Albany (N.Y.) and Stony Brook (N.Y.) are coming to play football in 2013 to refurbish the CAA, while Rhode Island has decided not to defect to the Northeast Conference.
“Rhode Island now has decided to stay,” Keeler said. “They can stay right up north and hop on a bus for $70,000 less to go play Stony Brook. It’s a good thing in terms of we took care of the Northeast.”
Old Dominion and Georgia State will play out their CAA schedules in all sports, but will be ineligible to compete for the conference championships this season, though they would be eligible for NCAA at-large berths.
“I don’t think our kids even realize that, and it’s something we don’t think about,” Keeler said. “When the season’s over, and they add it all up, if Old Dominion’s tied with us, we’re conference champs.”
For Samantha Huge, interim athletic director, Delaware’s athletic programs will continue to reside in the CAA for the near future. Huge feels the CAA has gotten stronger in recent months.
“I think our impetus is to be competitive and successful and win championships in a Colonial Athletic Association that has solidified further with the addition of two new teams,” Huge said. “I’m excited for the future of Delaware.”
Football is not the only sport at Delaware affected by the conference shift. Women’s basketball is also seeing a change.
One of the highlights of each season recently is the rivalry between the perennial powerhouse Old Dominion and the Hens. However, head coach Tina Martin said even with the Monarchs leaving, the team will have a tough road ahead.
“Old Dominion struggled obviously this year and fell below their normal standards,” Martin said. “They didn’t even finish in the top six in our league.

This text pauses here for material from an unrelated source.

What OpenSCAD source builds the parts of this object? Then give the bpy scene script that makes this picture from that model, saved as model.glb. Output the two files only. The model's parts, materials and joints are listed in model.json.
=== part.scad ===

For us right now, the biggest rivalry is with James Madison University this year.”
Martin said that Drexel is also a team that should not be forgotten.
“[The Dragons are] another big rival that we have right now,” Martin said. “Those two programs, with Drexel and JMU, turned into quite the battles over the last four or five years, so there’s still plenty of good basketball and teams to be rivals with.”
Martin said the CAA’s quality is something that also translates into national success.
“It’s going to be very hard, just like it was this year,” Martin said. “We went undefeated in the CAA, but it’s still going to be very competitive. James Madison made it to the finals of the women’s NIT Championship last year and beat the likes of Wake Forest, who we beat in the regular season.”
The CAA may have lost a few of its teams, but Delaware has given no indications that it would leave just yet. Keeler said that Delaware will remain in the CAA for a very long time.
“Delaware will not be the reason the CAA implodes,” Keeler said. “We want to keep this conference together.”